Borsch responds this way: “When the airplane skidded into Boston Harbor, God was not present to intervene and protect me and others from the crash, but God nonetheless was not absent either. Rather, God was and is mysteriously and powerfully with us deep in the heart of life as it is, participating in what happens with us and through us, even in the midst of our tragedies.”
God is not present to us in some magical way, here to pull the strings of events and the levers of history in favor of some and not others. Rather, God is somehow present to us in mystery, willing to share all the consequences of his creation, including even our suffering and pain and death.
That’s what it means to say that God loves the world. To say that God loves his magnificent but mortal world is to say that God is mysteriously and powerfully present to weep with the world in its suffering and pain, and present to weep with us and to lift us from bitterness and despair. It is to say that God is with us to offer faith and courage in the midst of things we don’t understand, so that it might be possible for us to live on into the future with hope and love.
Or, as someone else who addressed the same questions once said: There is Theology A and there is Theology B. Theology A is dead and wooden and mechanical. Theology A reasons this way about life: it quibbles about sin and righteousness and justice and calculates the possible rewards for righteous living. “If a man marries a woman and then dies, leaving her childless, and if his six brothers all do the same, all of them obeying the law by marrying their brothers’ childless widow in succession,” Theology A asks, ”then tell us, Jesus, after the resurrection, whose wife will she be?”
Theology B, on the other hand, is alive and full of vitality and mystery, and responds: “That’s a silly question. Those who live resurrection lives know that they are God’s children, and that when resurrection occurs God will be with them then just as now, because God is God, not of the dead, but of the living.”
Theology A bargains: “If the children survive, and if my doctor gives me a good report, and if my business thrives and I make a lot of money this year, then I will pay my pledge and give thanks to God and trust him.”
But Theology B, the theology of Job and Jesus, responds with life: “Even though I walk through the valley of the shadow of death, I will fear no evil, for You, O Lord, are with me.”
So the question the Bible has for us today is: Who is God for us? Is God, for us, a kind of lucky charm to rub with prayers and good works in hopes that we might maneuver God toward a favorable outcome among the vicissitudes and challenges of this mortal life? Or is God, for us, the One who gives direction and purpose to life regardless of circumstance, the God of all life, the God of the future as well as the past, the One who loves and welcomes and forgives and raises us when we fall?
This resurrection faith is the faith of Job, the faith of Paul, the faith of Jesus, the faith that even in the midst of suffering and pain, even in the face of death itself, there is One who stands, One who lives with us and walks beside us, who blesses us and raises us up, and who calls us to live life forward, not backwards, the God of the living who calls us to that trust and confidence in Him which can lead us into life that is larger than we have yet seen, into life where we know, by faith, we will find Him no matter the circumstances.
And that, you see, is why we celebrate the Eucharist week after week.
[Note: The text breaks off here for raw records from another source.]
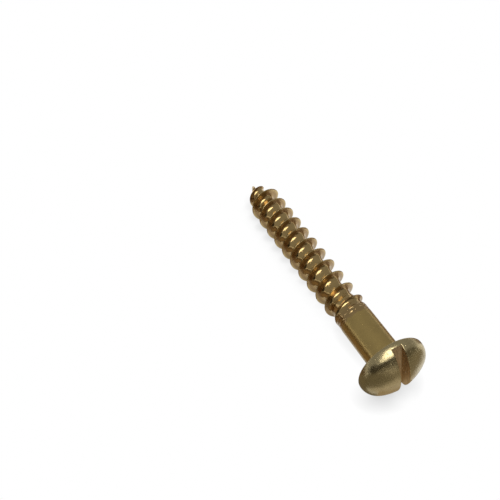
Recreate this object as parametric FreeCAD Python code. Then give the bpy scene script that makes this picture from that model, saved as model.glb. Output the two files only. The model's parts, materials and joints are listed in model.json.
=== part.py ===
import FreeCAD, Part
import math
import os

# Driving dimensions: lengths in millimetres, angles in degrees.
# Distances along the axis start at the flat under the head and run to the point.

length_under_head = 31.75

head_diameter = 7.7
head_height = 2.35
shoulder_radius = 1.3
rim_height = 0.3

slot_width = 1.16
slot_depth = 1.7
slot_offset = 0.355

shank_diameter = 3.84
shank_length = 6.3

thread_diameter = 4.24
root_diameter = 2.76
pitch = 2.0
ridge_width = 0.66
slim_ridge_share = 0.4

# A short rolled band lies between the shank and the thread. There the ridge rises
# fast and the core falls slowly. The point is a slow taper followed by a short cone,
# and the ridge shrinks towards it.
band_length = 1.0
ridge_rise_length = 0.9
run_out_length = 2.8
taper_length = 3.8
taper_end_diameter = 1.64
cone_length = 1.5
tip_diameter = 0.12
ridge_taper_length = 3.3
ridge_tip_diameter = 0.6
ridge_end_before_tip = 0.15
ridge_fade_length = 0.8

# How the screw has rolled as it lies, seen from the head end and measured
# anticlockwise from the horizontal. The thread's angle is where it leaves the shank.
slot_turn = 98.5
thread_turn = 44.0

# Construction values
sections_per_turn = 6
overlap_in_shank = 0.3
step_below_shank = 0.02
clearance_outside_head = 1.0

head_radius = head_diameter / 2
shank_radius = shank_diameter / 2
thread_radius = thread_diameter / 2
root_radius = root_diameter / 2
taper_end_radius = taper_end_diameter / 2
tip_radius = tip_diameter / 2

# The side of the head curls in below its widest place and ends at a crisp edge
shoulder_centre = head_radius - shoulder_radius
underside_radius = shoulder_centre + math.sqrt(shoulder_radius**2 - rim_height**2)

run_out_start = shank_length + band_length
run_out_end = run_out_start + run_out_length
cone_start = length_under_head - cone_length
taper_start = cone_start - taper_length
ridge_taper_start = length_under_head - ridge_taper_length
ridge_end = length_under_head - ridge_end_before_tip
ridge_fade_start = ridge_end - ridge_fade_length


def share_between(value, start, end):
    return min(max((value - start) / (end - start), 0.0), 1.0)


def mix(first, second, share):
    return first + (second - first) * share


def core_radius(along):
    """The screw's body under the thread, at a distance along the axis."""
    if along < taper_start:
        share = share_between(along, run_out_start, run_out_end)
        return mix(shank_radius - step_below_shank, root_radius, share)
    if along < cone_start:
        return mix(root_radius, taper_end_radius, share_between(along, taper_start, cone_start))
    return mix(taper_end_radius, tip_radius, share_between(along, cone_start, length_under_head))


def crest_radius(along):
    """The thread's outer edge: level with the core at both ends, full between them."""
    rising = share_between(along, run_out_start, run_out_start + ridge_rise_length)
    radius = mix(shank_radius - step_below_shank, thread_radius, math.sin(rising * math.pi / 2))
    falling = share_between(along, ridge_taper_start, length_under_head)
    radius = mix(radius, ridge_tip_diameter / 2, falling)
    return mix(radius, core_radius(along), share_between(along, ridge_fade_start, ridge_end))


def head_and_shank():
    """The round head and plain shank as one turned form, standing on its axis."""
    def at(radius, along):
        return FreeCAD.Vector(radius, 0, -along)

    def arc(start, centre, end):
        middle = centre + ((start - centre) + (end - centre)).normalize() * start.distanceToPoint(centre)
        return Part.Arc(start, middle, end).toShape()

    # The crown's arc runs on into the shoulder's, which runs past the widest place
    rise = head_height - rim_height
    crown_radius = (shoulder_centre**2 + rise**2 - shoulder_radius**2) / (2 * (rise - shoulder_radius))
    crown = at(0, -head_height)
    crown_centre = at(0, crown_radius - head_height)
    shoulder = at(shoulder_centre, -rim_height)
    meeting = crown_centre + (shoulder - crown_centre).normalize() * crown_radius
    underside_edge = at(underside_radius, 0)
    shank_foot = [at(shank_radius, 0), at(shank_radius, shank_length), at(0, shank_length)]
    corners = [underside_edge, *shank_foot, crown]
    outline = [arc(crown, crown_centre, meeting)]
    outline.append(arc(meeting, shoulder, underside_edge))
    for start, end in zip(corners, corners[1:]):
        outline.append(Part.makeLine(start, end))
    section = Part.Face(Part.Wire(Part.__sortEdges__(outline)))
    return section.revolve(FreeCAD.Vector(0, 0, 0), FreeCAD.Vector(0, 0, 1), 360)


def slot_cutter():
    """The driver slot: straight walls and a flat floor, sawn right across the head.

    It runs a little off the middle, as on the screw that was measured."""
    across = head_diameter + 2 * clearance_outside_head
    cutter = Part.makeBox(slot_width, across, slot_depth + clearance_outside_head)
    side = slot_offset - slot_width / 2
    cutter.translate(FreeCAD.Vector(side, -across / 2, head_height - slot_depth))
    cutter.rotate(FreeCAD.Vector(0, 0, 0), FreeCAD.Vector(0, 0, 1), slot_turn)
    return cutter


def thread_section(along):
    """Radius and place along the axis of the ridge's corners: root, crest and root again."""
    crest = crest_radius(along)
    height = max(crest - core_radius(along), 0)
    size = mix(slim_ridge_share, 1.0, share_between(height, 0, thread_radius - root_radius))
    half_root = ridge_width / 2 * size
    return [
        (core_radius(along - half_root), along - half_root),
        (max(crest, core_radius(along)), along),
        (core_radius(along + half_root), along + half_root),
    ]


def threaded_body():
    """Core and right-hand ridge as one solid, made of helical strips.

    The strips begin inside the shank and end beyond the tip, so that both
    spiral ends are hidden or cut away."""
    start = shank_length - pitch - overlap_in_shank
    turns = math.ceil((length_under_head + overlap_in_shank + pitch / 2 - start) / pitch)
    rails = [[] for corner in thread_section(start)]
    for index in range((turns + 1) * sections_per_turn + 1):
        along = start + pitch * index / sections_per_turn
        angle = math.radians(thread_turn - 360 * (along - shank_length) / pitch)
        for rail, (radius, place) in zip(rails, thread_section(along)):
            rail.append(FreeCAD.Vector(-radius * math.sin(angle), radius * math.cos(angle), -place))
    curves = []
    for rail in rails:
        curve = Part.BSplineCurve()
        curve.interpolate(Points=rail, Parameters=list(range(len(rail))))
        curves.append(curve)

    def rail_edge(number, turn):
        """One turn of a rail. The one past the last is the first, a turn later."""
        turn += number // len(curves)
        number %= len(curves)
        first = turn * sections_per_turn
        return Part.Edge(curves[number], first, first + sections_per_turn)

    faces = []
    for turn in range(turns):
        for number in range(len(curves)):
            faces.append(Part.makeRuledSurface(rail_edge(number, turn), rail_edge(number + 1, turn), 1))

    # Close each end with a spiral floor out from the axis, and one flat step
    for turn in (0, turns):
        rim = rail_edge(0, turn)
        first = rim.valueAt(rim.FirstParameter)
        last = rim.valueAt(rim.LastParameter)
        centre_first = FreeCAD.Vector(0, 0, first.z)
        centre_last = FreeCAD.Vector(0, 0, last.z)
        faces.append(Part.makeRuledSurface(Part.makeLine(centre_first, centre_last), rim, 1))
        step = turn * sections_per_turn
        corners = [rail[step] for rail in rails] + [last, centre_last, centre_first, first]
        faces.append(Part.Face(Part.makePolygon(corners)))

    shell = Part.makeShell(faces)
    shell.sewShape()
    body = Part.Solid(shell)
    if body.Volume < 0:
        body.reverse()
    beyond = Part.makeBox(head_diameter, head_diameter, 2 * pitch + clearance_outside_head)
    beyond.translate(FreeCAD.Vector(-head_radius, -head_radius, -length_under_head - beyond.BoundBox.ZLength))
    print("threaded body", body.isValid(), round(body.Volume, 3), len(body.Faces))
    return body.cut(beyond)


def resting_tilt():
    """The lean of the axis when the head's side and one turn of the thread touch the ground."""
    lean = []
    along = shank_length + pitch * ((thread_turn + 90) % 360) / 360
    while along < ridge_end:
        run = along + rim_height
        rise = shoulder_centre - crest_radius(along)
        lean.append(math.atan2(rise, run) + math.asin(shoulder_radius / math.hypot(rise, run)))
        along += pitch
    return math.degrees(min(lean))


def lay_down(screw):
    """Turn the standing screw onto its side, head towards +X, resting on z = 0."""
    tilt = resting_tilt()
    screw.rotate(FreeCAD.Vector(0, 0, 0), FreeCAD.Vector(0, 1, 0), 90 - tilt)
    lean = math.radians(tilt)
    rim_support = shoulder_centre * math.cos(lean) - rim_height * math.sin(lean) + shoulder_radius
    box = screw.optimalBoundingBox(False)
    screw.translate(FreeCAD.Vector(-(box.XMin + box.XMax) / 2, 0, rim_support))
    print("resting tilt", round(tilt, 3), "degrees, seat at", round(-(box.XMin + box.XMax) / 2, 3))
    return screw


screw = head_and_shank().cut(slot_cutter()).fuse(threaded_body())
screw = lay_down(screw.Solids[0])
print("valid", screw.isValid(), "volume", round(screw.Volume, 2), "faces", len(screw.Faces))

os.makedirs("parts", exist_ok=True)
screw.exportStep("parts/round_head_wood_screw.step")
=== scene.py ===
import json
import math

import bmesh
import bpy
from mathutils import Matrix, Vector


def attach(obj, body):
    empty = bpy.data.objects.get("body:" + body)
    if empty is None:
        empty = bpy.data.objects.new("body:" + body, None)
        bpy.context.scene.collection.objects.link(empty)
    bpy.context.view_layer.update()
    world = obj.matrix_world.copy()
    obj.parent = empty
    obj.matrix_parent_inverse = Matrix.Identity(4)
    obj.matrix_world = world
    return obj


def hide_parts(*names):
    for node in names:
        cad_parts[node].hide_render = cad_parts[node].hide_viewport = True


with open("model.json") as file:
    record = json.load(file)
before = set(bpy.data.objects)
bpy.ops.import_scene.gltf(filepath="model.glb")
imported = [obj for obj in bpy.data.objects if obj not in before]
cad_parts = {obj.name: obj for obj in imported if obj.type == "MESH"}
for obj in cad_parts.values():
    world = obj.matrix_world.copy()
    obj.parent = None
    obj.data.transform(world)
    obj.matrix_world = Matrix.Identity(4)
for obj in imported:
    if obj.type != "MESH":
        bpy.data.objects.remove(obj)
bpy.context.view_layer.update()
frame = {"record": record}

nodeName = "round_head_wood_screw"
mm = 0.001
print("frame loaded")

# The screw is built standing, point down, with the seat under its head at z = 0,
# and laid down at the end. Lengths are in millimetres until then.
screw = {
    "lengthUnderHead": 31.75,
    "headRadius": 3.844,
    "headHeight": 2.35,
    "shoulderRadius": 1.3,
    "rimHeight": 0.3,        # the head is widest here
    "edgeRound": 0.12,       # the crisp lower edge of the head is broken by this much
    "neckFillet": 0.3,
    "shankRadius": 1.92,
    "shankLength": 6.3,
    "headSteps": 160,        # around the head and shank
    "crownSteps": 26,        # and along the profile, from the crown down
    "shoulderSteps": 22,
    "edgeSteps": 5,
    "seatSteps": 6,
    "neckSteps": 6,
    "shankSteps": 14,
    "sharpFrom": 38,         # degrees between two faces that meet at a sharp edge
}

slot = {
    "width": 1.16,
    "depth": 1.7,
    "offset": 0.355,         # the saw ran a little off the middle
    "turn": 98.5,            # degrees, seen from the head end
    "lip": 0.07,             # rounding of the two long edges
    "lipDrop": 0.8,          # of a full quarter round
    "lipSteps": 3,
    "corner": 0.05,          # rounding along the bottom
    "cornerSteps": 3,
    "cutAbove": 0.1,         # the plane of the slot's floor cuts only faces above this
}

thread = {
    "pitch": 2.0,
    "turn": 44.0,            # where the ridge leaves the shank
    "crestRadius": 2.12,
    "rootRadius": 1.38,
    "ridgeWidth": 0.9,
    "slimRidge": 0.4,        # width of a low ridge, as a share of the full one
    "hollow": 2.6,           # how steeply the flanks sweep up to the crest
    "crestRound": 0.045,
    "valleyDip": 0.2,        # the valleys are a little hollow, as a share of the ridge's height
    "band": 1.0,             # rolled band between the shank and the thread
    "ridgeRise": 0.9,        # the ridge rises over this length
    "runOut": 2.8,           # and the core falls over this one
    "step": 0.02,            # the rolled part starts this much below the shank
    "taperLength": 3.8,
    "taperEndRadius": 0.82,
    "coneLength": 1.5,
    "tipRadius": 0.06,
    "tipCut": 0.05,          # the core is cut off here, measured from the point
    "tipEnd": 0.01,          # and drawn together here
    "ridgeTaperLength": 3.3,
    "ridgeTipRadius": 0.3,
    "ridgeEndBeforeTip": 0.15,
    "ridgeFadeLength": 0.8,
    "stepsPerTurn": 112,
    "hiddenTurns": 1.5,      # wound above the end of the shank and cut off again
    "spareTurns": 2,         # and below the point
    "flankPlaces": (0.02, 0.045, 0.075, 0.11, 0.16, 0.22, 0.3, 0.38),    # from the crest line
    "valleyPlaces": (0.14, 0.28, 0.42),                                  # from the foot of the flank
}

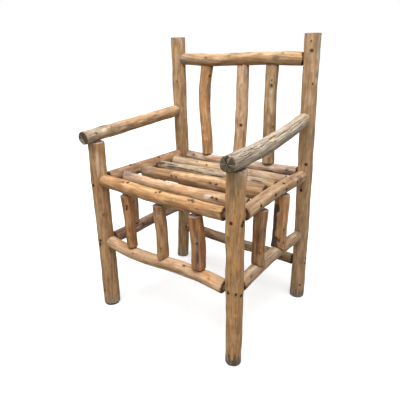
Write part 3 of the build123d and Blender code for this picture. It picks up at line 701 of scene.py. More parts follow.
    def heading(self, start, sign):
        """Which way the middle line runs towards one end."""
        side, up = self.centre(start)
        further_side, further_up = self.centre(start + sign * self.HEADING_STEP)
        heading = (sign * self.along + (further_side - side) / self.HEADING_STEP * self.side
                   + (further_up - up) / self.HEADING_STEP * self.up)
        return heading / np.linalg.norm(heading)

    def measure_end(self, sign):
        """The end face on one side of the branch, and the tenon that stands on it."""
        low, high = self.reach()
        tip, edge = (high, self.last) if sign > 0 else (low, self.first)
        shares = self.CORE_SHARES + self.SHOULDER_SHARES
        tenon = None
        if abs(tip - edge) > self.TENON_STEP:
            centre, radius = self.section(tip - sign * self.TENON_INSET)
            tenon = {"tip": tip, "centre": centre, "radius": radius}
            shares = self.SHOULDER_SHARES
        start = edge - sign * self.FACE_RUN
        heading = Vector(self.heading(start, sign))
        terms, heights = [], []
        for share in shares:
            for angle in np.linspace(0, TURN, self.FACE_TURNS, endpoint=False):
                origin = Vector(self.point(start, share * self.radius(start), angle))
                found = self.tree.ray_cast(origin, heading, self.FACE_REACH)[0]
                if found is None:
                    continue
                found = np.array(found)
                height = found @ self.along
                side, up = self.centre(height)
                side, up = found @ self.side - side, found @ self.up - up
                reached = math.hypot(side, up) / self.radius(height)
                terms.append(self.sheet_terms(reached, math.atan2(up, side)))
                heights.append(height)
        terms, heights = np.array(terms), np.array(heights)
        kept = np.abs(heights - np.median(heights)) < self.FACE_DEPTH
        for _ in range(4):
            face = np.linalg.lstsq(terms[kept], heights[kept], rcond=1e-6)[0]
            missed = np.abs(terms @ face - heights)
            kept = missed < max(self.FACE_LIMIT, self.OUTLIER * np.median(missed[kept]))
        return {"face": face, "tenon": tenon, "sign": sign}

    def face(self, end, share, angle):
        """Where an end face lies along the branch, at this share of the radius and this angle."""
        return self.sheet_terms(share, angle) @ self.ends[end]["face"]

    def place_of(self, coordinate):
        """The place along the branch where its middle line has this x, y or z."""
        low, high = self.first - self.OVERRUN, self.last + self.OVERRUN
        places = np.linspace(low, high, self.LOOKUPS)
        return np.interp(coordinate, self.point(places, 0.0, 0.0)[:, self.axis], places)


# ---------------------------------------------------------------- dressing a branch

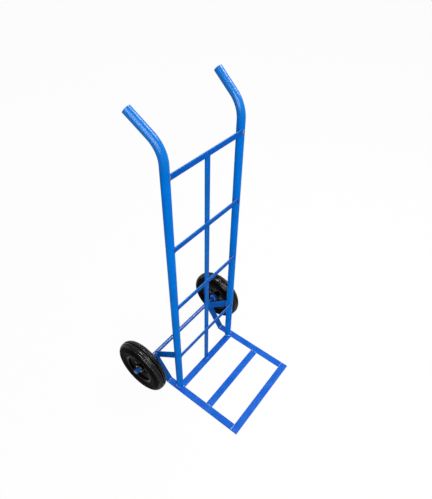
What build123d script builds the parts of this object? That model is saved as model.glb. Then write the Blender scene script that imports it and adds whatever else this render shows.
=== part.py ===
from build123d import *
import math
import os

# A two-wheeled hand truck, in millimetres and degrees.
# Z = 0 is the floor, -Y is ahead, and +X is the left of the person at the handles.

# Side rails, one bent tube each
tube_diameter = 25.4
tube_wall = 2.0
rail_spacing = 310.0
bend_height = 984.0
bend_radius = 84.0
bend_angle = 52.5
splay_angle = 7.5
grip_length = 77.0

# Handle plugs, pushed into the tubes
plug_length = 14.0
plug_wall = 1.8
plug_cap = 2.5
plug_fit = 0.05

# Flat bars
bar_thickness = 4.0
bar_edge_radius = 0.6
crossbar_width = 17.0
crossbar_inset = 1.0
crossbar_names = ("bottom_crossbar", "lower_crossbar", "upper_crossbar", "top_crossbar")
crossbar_shares = (0.209, 0.477, 0.728, 0.967)
centre_bar_width = 20.0
arm_width = 26.0

# Toe frame, lying on the floor
toe_bar_width = 26.0
toe_reach = 285.5
toe_tail = 50.0
toe_side_offset = 9.0
rear_bar_lap = 8.2
middle_bar_share = 0.492

# Wheels
tyre_diameter = 220.0
tyre_width = 50.0
shoulder_radius = 22.5
sidewall_height = 20.0
groove_radius = 1.0
groove_angles = (10.0, 25.0, 40.0, 55.0)
wheel_gap = 25.0
rim_seat_radius = 56.0
rim_sheet = 2.0
rim_inset = 5.0
rim_flange_height = 6.0
rim_lip_flare = 3.0
rim_web_radius = 38.0
rim_bend_radius = 3.0
rim_lip_radius = 1.5
hub_tube_diameter = 26.0
hub_tube_wall = 3.0
hub_length = 30.0
press_gap = 0.02

# Bolts that hold the rim halves together
bolt_count = 4
bolt_diameter = 6.0
bolt_offset = 29.0
bolt_across_flats = 10.0
bolt_head_height = 4.0
nut_height = 5.0
bolt_end = 2.0
bolt_hole_gap = 0.3
thread_gap = 0.05

# Axle and what stays on it
axle_diameter = 16.0
axle_setback = 118.5
axle_end = 4.5
axle_chamfer = 1.0
bush_length = 12.0
bush_flange_diameter = 25.0
bush_flange = 1.5
running_gap = 0.08
end_float = 0.5
stop_diameter = 32.0
stop_thickness = 8.0
washer_diameter = 30.0
washer_thickness = 2.0
washer_gap = 0.3
spacer_diameter = 21.0
spacer_length = 12.0
spacer_gap = 0.3

# Split pins through the axle's ends
pin_wire = 1.4
pin_slack = 0.1
pin_hole_gap = 0.15
pin_leg_length = 6.5
pin_leg_drop = 1.6
pin_neck = 0.8
pin_eye_width = 6.8
pin_eye_height = 7.7
pin_bend_radius = 1.3
pin_eye_radius = 1.8

# How far a cut runs past the metal
overrun = 10.0

# Places that follow from the sizes above
tube_radius = tube_diameter / 2
tyre_radius = tyre_diameter / 2
axle_radius = axle_diameter / 2
rail_x = rail_spacing / 2
rail_y = (toe_reach - axle_setback - tyre_radius) / 2
toe_side_x = rail_x + toe_side_offset
toe_inner_x = toe_side_x - toe_bar_width / 2
toe_outer_x = toe_side_x + toe_bar_width / 2
toe_front_y = rail_y - toe_reach
toe_tail_y = rail_y + toe_tail
crossbar_y = rail_y - tube_radius + crossbar_inset + bar_thickness / 2
centre_bar_y = crossbar_y + bar_thickness
rear_bar_y = centre_bar_y + bar_thickness / 2 + rear_bar_lap - toe_bar_width / 2
middle_bar_y = rail_y - toe_reach * middle_bar_share
front_bar_y = toe_front_y + toe_bar_width / 2
axle_y = rail_y + axle_setback
axle_z = tyre_radius
wheel_x = toe_outer_x + wheel_gap + tyre_width / 2
hub_half = hub_length / 2
hub_face = hub_half + bush_flange
rim_inner = tyre_width / 2 - rim_inset - rim_sheet
crossbar_heights = [bend_height * share for share in crossbar_shares]
top_height = crossbar_heights[-1]
arm_height = crossbar_heights[0]
washer_x = wheel_x + hub_face + end_float
pin_hole_radius = pin_wire + pin_slack / 2 + pin_hole_gap
spacer_x = washer_x + washer_thickness
pin_x = spacer_x + spacer_length + pin_hole_gap + pin_hole_radius
axle_end_x = pin_x + axle_end


def keep(piece, name):
    """Name a finished piece and write it."""
    piece.part.label = name
    export_step(piece.part, f"parts/{name}.step")
    print(name, len(piece.part.solids()), "solid(s)")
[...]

We gather here to remember the past, to remember the time when God lived among us on earth in the flesh. But we do this not out of nostalgia for a return “to the good old days” or as a kind of bargaining for what we think is due us after the resurrection. In the Eucharist we remember the past as part of an ongoing story as part of Job’s story and Paul’s story and our story the story of Jesus, the Crucified One, who is with us even now, in the present, and not as a stranger, the story of God’s promise to lead us beyond our present perplexity and pain and grief, and even beyond our present pleasures and joys, into a future that is larger still for those who, with Job, will see Him face to face and find him not aloof, but as God, as Friend and Redeemer.
In the Name of God, Father, Son, and Holy Spirit. Amen.